Saturday, January 16

Shmoocon 2016: Z-Wave Protocol Hacked with SDR

The first talk at 2016 Shmoocon was a great one. Joseph Hall and Ben Ramsey presented their work hacking Z-Wave. The Z-Wave network that has been gaining a huge market share in both consumer and industrial connected devices. EZ-Wave uses commodity Software Defined Radio to exploit Z-Wave networks. This is not limited to sniffing, but also used for control with the potential for mayhem.

Z-Wave is a proprietary wireless protocol which operates in the 900 Mhz spectrum. This spectrum is great for penetrating walls and floors which is part of the reason Z-Wave has been seeing a lot of success in the market.
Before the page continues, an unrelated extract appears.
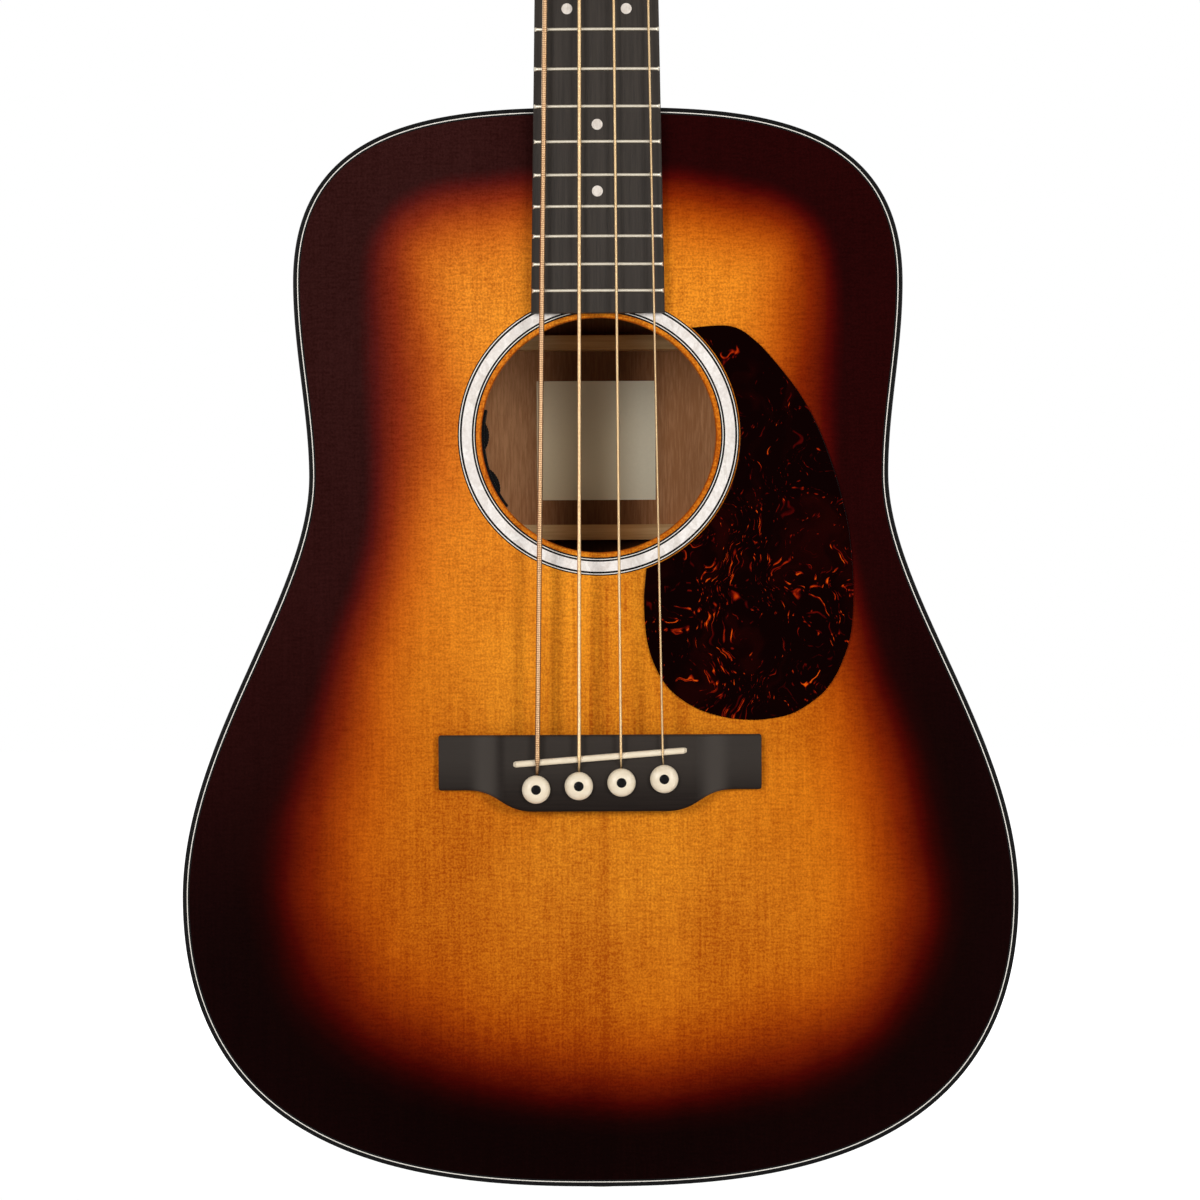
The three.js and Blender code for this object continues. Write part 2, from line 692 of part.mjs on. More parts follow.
// Bent sides, the blocks at both ends, and the lining strips
const linerWidth = 6;
const linerHeight = 12;
const rimFront = () => bindingHeight + gap;
const rimBack = (x, z) => depthAt(x, z) - bindingHeight - gap;
for (const side of ['bass', 'treble']) {
  const rim = halfBand(side, 0, rimThickness, gap / 2, gap / 2, rimFront, rimBack);
  addPiece(`side_${side}`, cut(rim, jackHole, rodChannel), 'darkWood');
  const tailX = tailBlockWidth / 2 + gap;
  const headX = neckBlockWidth / 2 + gap;
  addPiece(`top_lining_${side}`, halfBand(side, linerInset, linerInset + linerWidth, tailX, headX,
    () => underTop, () => underTop + linerHeight), 'paleWood');
  addPiece(`back_lining_${side}`, halfBand(side, linerInset, linerInset + linerWidth, tailX, headX,
    (x, z) => insideBack(x, z) - linerHeight, insideBack), 'paleWood');
}

function insideOf(inset) {
  return plate(new THREE.Shape(insetOutline(inset)), -overrun, tailDepth + overrun);
}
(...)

To being their research, Joseph and Ben looked to see what tools are already available. OpenZWave is available but doesn’t support operations outside of the protocol. Two other options are Z-Force and Scapy0-radio. Both presented at past Blackhat Conferences and looked promising, but lacked availability. They decided to roll their own.

EZ-Wave is a chain of different tools. ezstumbler is used for network discovery; are there Z-Wave devices in use around us? ezrecon interrogates devices once a network has been found, yielding the software version, supported commands, current state*, and current configuration*. These last two traits (marked with asterisks) are not available on encrypted devices. With this in mind, the question becomes: how many devices are using encryption. As I’m sure you guessed, the answer is few.

hackrf-one-professional-sdrJoseph and Ramsey purchased 33 different Z-Wave devices currently on the market and tested them. The test hardware is quite familiar to us. During the talk they demonstrated detecting, contacting, and controlling devices using a pair of HackRF One, the spectacular unit developed by Michael Ossmann who is also on hand for this year’s Shmoocon. One unit was issuing commands, the other unit was listening for Z-Wave packets.

In their tests of these 33 units the researchers found only nine utilized encryption. Five of the nine were Z-Wave enabled door locks — good on them for having encryption. The really bad news is that 3 of the remaining four had “opt-in” encryption that only runs if the user explicitly configures them to use it.

I previously alluded to the mayhem that is opened up by these unencrypted systems. During the talk, a paper discussing damage to industrial compact fluorescent lights (PDF) was referenced that showed bulbs can be damaged by turning them on and off using specific timings. This is due to thermal stress — turn them on and they warm up, turn them off and they cool down, repeat. The trick is to figure out how quickly they can be switched while still maximizing the thermal stress. Their testing determined that it is possible to destroy CFLs in half of one night. Why? Mayhem is a reason in itself, but industrial espionage is another. If all the lights in an entire warehouse are destroyed in a single night it will disrupt work for quite some time. Sure, we’re only talking CFLs in this example, but there are all kinds of other devices using the technology. I live in a cold climate. If someone turns off your thermostat for an extended period of time the water pipes in your house will freeze and burst.

Of course this isn’t all doom and gloom. The moral of the story is that as the number of connected devices grows, encryption must be included and should be enabled by default.